第66話 カフェバー
後藤に栄養たっぷりな晩御飯を食べさせて遅番夜勤の仕事先まで送り出す。
まるで円満な同棲パートナーかヒモのような事をした小熊はハンターカブの後部ボックスにメスティン他の自炊道具を放り込み。後藤のアパートを出た。
腕時計を見ると時刻はもう夜だが深夜になる少し前。約束の時間にはまだ余裕があったし、後藤の夜勤明けまでの時間を潰すにはちょうどいい。
小熊はハンターカブのエンジンを始動させて、待ち合わせの場所に走り出した。
昔、といってもまだ元号が昭和だったかなり昔には、テレビ番組の構成作家はテレビ局までタクシーを飛ばして一時間以内で駆けつけられる場所に住むのが不文律だったという。
台本の共有方法は時代によって変わり、郵送やバイク便輸送から電報技術を用いたテレックス、電話線によるデジタル通信のFAXと変わっていき、世紀が変わりメールやファイル共有が主流になるまで、台本とはディレクターと作家が顔を突き合わせながら書くものという意識が根強く残っていた。
小熊にとっては生まれる前の話で、感覚的には戦前や江戸時代と同列だが、これから会う人間は同じく直接見たことの無い年齢ながら、そうするのが当たり前だった世代に人間に師事し、薫陶を受けて一人前になった。
川崎北部にある後藤のアパートから渋滞の一段落した幹線道路を三十分ほどハンターカブで走った小熊は、世田谷区池尻大橋の私鉄駅近くにあるカフェバーに到着した。

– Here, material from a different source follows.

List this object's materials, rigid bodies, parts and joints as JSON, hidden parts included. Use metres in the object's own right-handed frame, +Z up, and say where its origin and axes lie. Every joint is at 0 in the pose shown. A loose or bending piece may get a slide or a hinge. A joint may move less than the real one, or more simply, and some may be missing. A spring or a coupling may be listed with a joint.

見た目からして明らかにコンビニを改装した店舗と思われるカフェバーの前にカブを乗り付けた小熊は、以前東京都心部に高校の卒業旅行で来た経験から、この辺じゃバイクにも駐禁のステッカーが貼られる事を知っていた小熊は、バイクを駐められる場所を探して周囲を見回したが。いかにも元コンビニらしく駐車スペースは無いながら敷地の端に駐輪スペースが存在し、高価そうな自転車が何台か駐められている。
バイク駐車場では小さな車体ゆえ窮屈な思いとは縁遠い原付だが、自転車の多い駐輪スペースでは少々肩身の狭いカブを駐輪スペースの端に駐め、ワイヤーロックした小熊は、ヘルメットを後部ボックスに収納し店内に入った。

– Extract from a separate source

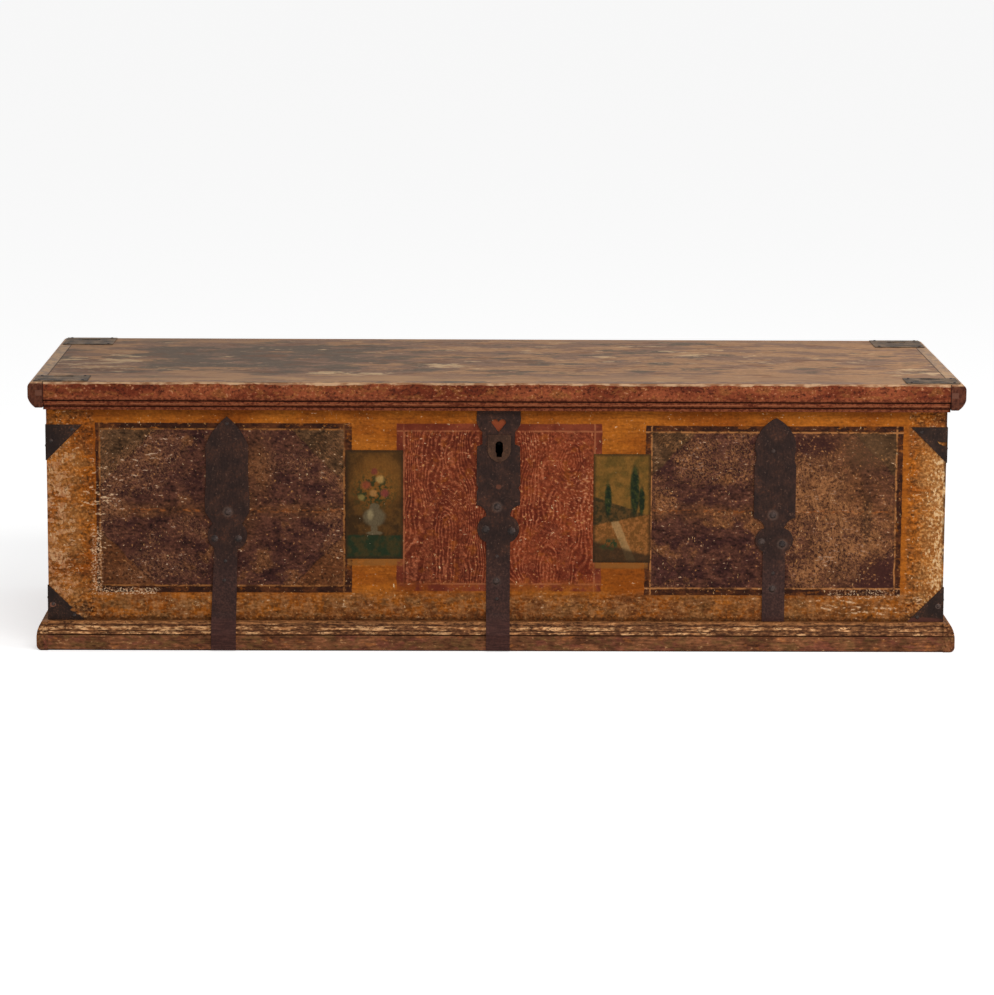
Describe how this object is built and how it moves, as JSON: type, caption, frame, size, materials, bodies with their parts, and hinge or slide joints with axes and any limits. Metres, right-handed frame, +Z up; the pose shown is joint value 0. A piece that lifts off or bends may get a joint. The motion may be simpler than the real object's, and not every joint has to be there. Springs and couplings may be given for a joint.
{
  "type": "board chest",
  "caption": "Long low painted board chest with a strap-hinged moulded lid, wrought-iron bands, an inside lock with a pierced outer plate, sheet-iron corners and a moulded plinth.",
  "frame": {"origin": "centre of the overall footprint, on the floor under the chest", "axes": "+X to the right along the front, -Y out of the front, +Z up"},
  "size_m": [1.606, 0.6112, 0.4731],
  "materials": {
    "painted_board": "old ochre and red oil paint, worn matt",
    "back_wood": "bare pine, aged",
    "bottom_wood": "bare pine, aged",
    "lid_wood": "worn brown paint over bare wood",
    "lid_moulding_wood": "worn red-brown paint",
    "plinth_wood": "worn brown paint",
    "band_iron": "blackened wrought iron, worn",
    "shield_iron": "browned sheet iron",
    "sheet_iron": "blackened sheet iron, slightly rusty",
    "nail_iron": "forged nails, blackened",
    "hinge_iron": "blackened wrought iron",
    "lock_iron": "bare forged iron, oiled",
    "print_paper": "brown varnished paper"
  },
  "bodies": {
    "carcass": {"back_board": "back_wood", "band_centre": "band_iron", "band_left": "band_iron", "band_nails_centre": "nail_iron", "band_nails_left": "nail_iron", "band_nails_right": "nail_iron", "band_right": "band_iron", "bottom_board_1": "bottom_wood", "bottom_board_2": "bottom_wood", "bottom_board_3": "bottom_wood", "bottom_nails": "nail_iron", "corner_nails": "nail_iron", "corner_plate_bottom_left": "sheet_iron", "corner_plate_bottom_right": "sheet_iron", "corner_plate_top_left": "sheet_iron", "corner_plate_top_right": "sheet_iron", "end_board_left": "painted_board", "end_board_right": "painted_board", "front_board": "painted_board", "hinge_leaf_left": "hinge_iron", "hinge_leaf_nails": "nail_iron", "hinge_leaf_right": "hinge_iron", "hinge_pin_left": "hinge_iron", "hinge_pin_right": "hinge_iron", "keyhole_shield": "shield_iron", "lock_bridge": "lock_iron", "lock_drill_pin": "lock_iron", "lock_keeper_left": "lock_iron", "lock_keeper_right": "lock_iron", "lock_nails": "nail_iron", "lock_plate": "lock_iron", "lock_spring": "lock_iron", "plinth_front": "plinth_wood", "plinth_left": "plinth_wood", "plinth_right": "plinth_wood", "print_left": "print_paper", "print_right": "print_paper"},
    "lid": {"hinge_strap_left": "hinge_iron", "hinge_strap_nails": "nail_iron", "hinge_strap_right": "hinge_iron", "lid_iron_back_left": "sheet_iron", "lid_iron_back_right": "sheet_iron", "lid_iron_front_left": "sheet_iron", "lid_iron_front_right": "sheet_iron", "lid_iron_nails": "nail_iron", "lid_moulding_front": "lid_moulding_wood", "lid_moulding_left": "lid_moulding_wood", "lid_moulding_right": "lid_moulding_wood", "lid_plank_1": "lid_wood", "lid_plank_2": "lid_wood", "lid_plank_3": "lid_wood", "lock_staple": "lock_iron", "staple_nails": "nail_iron"},
    "lock_bolt": {"lock_bolt": "lock_iron"}
  },
  "joints": [
    {"name": "lid", "type": "hinge", "parent": "carcass", "child": "lid", "pos_m": [0, 0.29915, 0.4385], "axis": [-1, 0, 0], "range_deg": [0, 105]},
    {"name": "lock_bolt", "type": "slide", "parent": "carcass", "child": "lock_bolt", "axis": [1, 0, 0], "range_m": [0, 0.012]}
  ]
}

店の中はカフェバーという店名というか業務形態名の通り、喫茶店と酒場が混じり合ったような風景だった。
暖色の照明で薄暗く照らされた中に、小ぢんまりしたファミレスのような感じでテーブル席が並んでいる。
焦げ茶色の木材に張り替えられたフロアの端に、以前はレジスペースだったらしき長く大きいバーカウンターがあって、カウンターの背後には酒棚やビアサーバー、コーヒーサイフォンやソフトクリームマシンが並んでいる。

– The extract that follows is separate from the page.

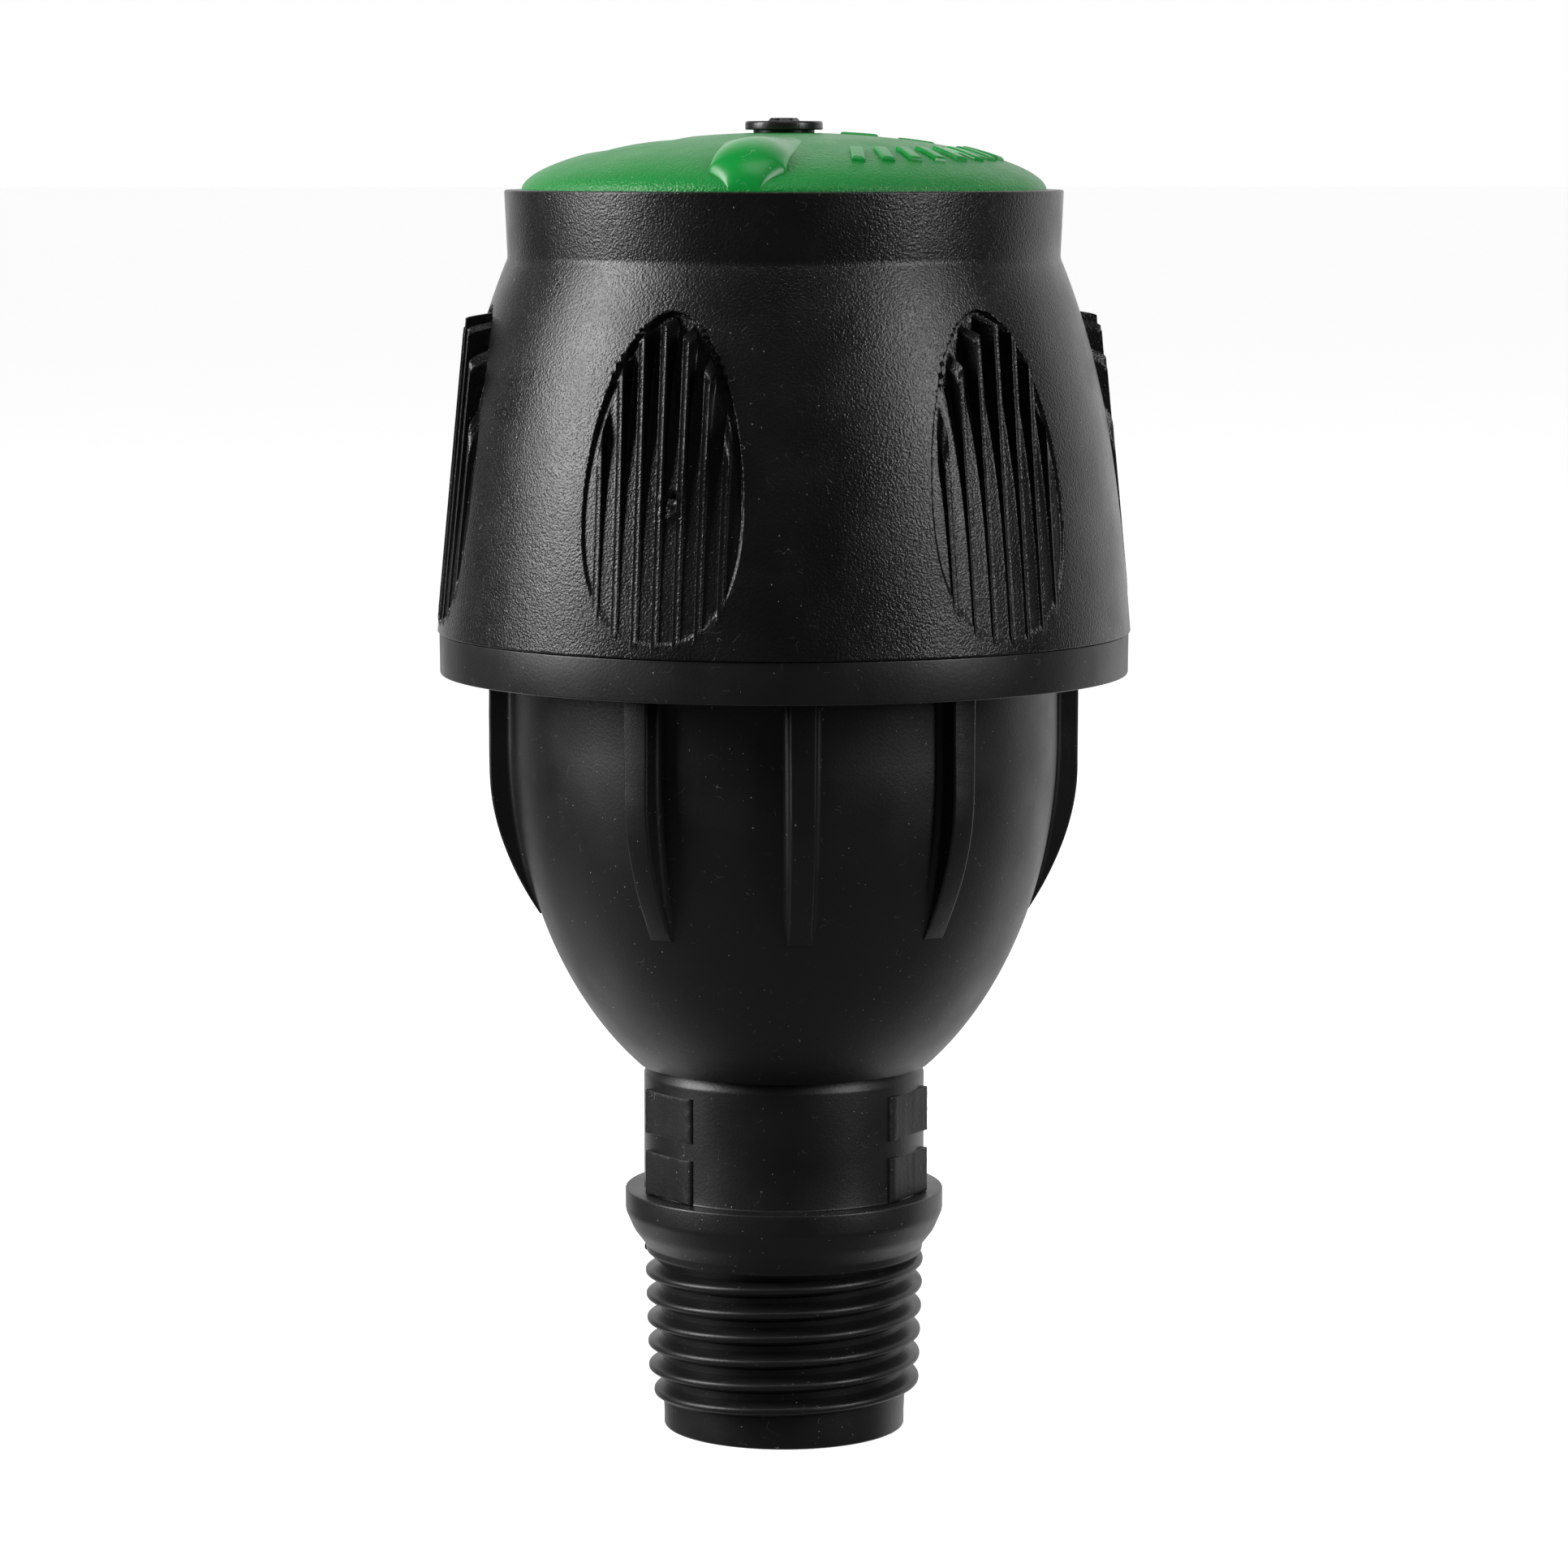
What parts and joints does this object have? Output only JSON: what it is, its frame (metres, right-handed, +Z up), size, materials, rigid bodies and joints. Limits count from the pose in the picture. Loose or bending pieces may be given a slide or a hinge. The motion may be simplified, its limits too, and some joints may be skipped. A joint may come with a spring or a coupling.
{
  "type": "pop-up rotary sprinkler head",
  "caption": "Ball-driven pop-up micro sprinkler head: ribbed black body with a half-inch male thread, bell-shaped twist-off cover and a green rotating nozzle cap.",
  "frame": {"origin": "centre of the inlet spigot's end face, the lowest point of the part", "axes": "+Z up along the common axis of thread, body and rotor; -Y is the front, where the single rib and the nozzle hood face"},
  "size_m": [0.0514, 0.0514, 0.0977],
  "materials": {
    "body_plastic": "black moulded plastic, satin, sharp mould edges",
    "cover_plastic": "black moulded plastic with a fine spark-eroded grain",
    "green_plastic": "leaf-green moulded plastic, satin",
    "pin_plastic": "black plastic, semi-gloss",
    "natural_plastic": "natural off-white acetal, satin",
    "jet_plastic": "yellow acetal, smooth",
    "elastomer": "black rubber, dull",
    "stainless": "stainless steel, drawn or pressed",
    "ball_steel": "polished stainless steel ball"
  },
  "bodies": {
    "body": {"lower_body": "body_plastic", "cover_seal": "elastomer", "regulator_cage": "natural_plastic", "regulator_diaphragm": "elastomer", "regulator_seat": "natural_plastic", "swirl_plate": "natural_plastic", "ball_race": "natural_plastic"},
    "cover": {"top_cover": "cover_plastic", "bearing_sleeve": "natural_plastic", "wiper_seal": "elastomer", "spring_washer": "stainless"},
    "carriage": {"thrust_washer": "natural_plastic", "spring_seat": "natural_plastic", "return_spring": "stainless"},
    "head": {"rotor_shaft": "natural_plastic", "drive_rotor": "natural_plastic", "shaft_clip": "stainless", "nozzle_carrier": "natural_plastic", "nozzle_insert": "jet_plastic", "head_cap": "green_plastic", "cap_pin": "pin_plastic"},
    "balls": {"drive_ball_1": "ball_steel", "drive_ball_2": "ball_steel"}
  },
  "joints": [
    {"name": "cover_twist", "type": "hinge", "parent": "body", "child": "cover", "pos_m": [0, 0, 0.0629], "axis": [0, 0, 1], "range_deg": [0, 45]},
    {"name": "pop_up", "type": "slide", "parent": "body", "child": "carriage", "axis": [0, 0, 1], "range_m": [0, 0.0065], "stiffness_N_per_m": 250, "springref_m": -0.008, "deforming": ["return_spring"]},
    {"name": "head_spin", "type": "hinge", "parent": "carriage", "child": "head", "pos_m": [0, 0, 0.0604], "axis": [0, 0, 1], "continuous": true},
    {"name": "ball_orbit", "type": "hinge", "parent": "body", "child": "balls", "pos_m": [0, 0, 0.0518], "axis": [0, 0, 1], "continuous": true}
  ]
}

下戸と上戸の両方が等しく楽しめる店だと思った小熊が店内を見回すと、小熊より少し遅く店に入ってきたらしい客に背後から声をかけられた。
「遅れて済まない。小熊君」
小熊が振り向くと、背後にカーキ色のデニムパンツに白麻のジャケット姿の小柄な女性が居た。
「しばらくぶりです。中村さん」
事故による頸椎損傷の患者として小熊と一か月の入院生活を共にし、病室の牢名主として小熊や後藤に色々と世話を焼いてくれた女性、中村良未が居た。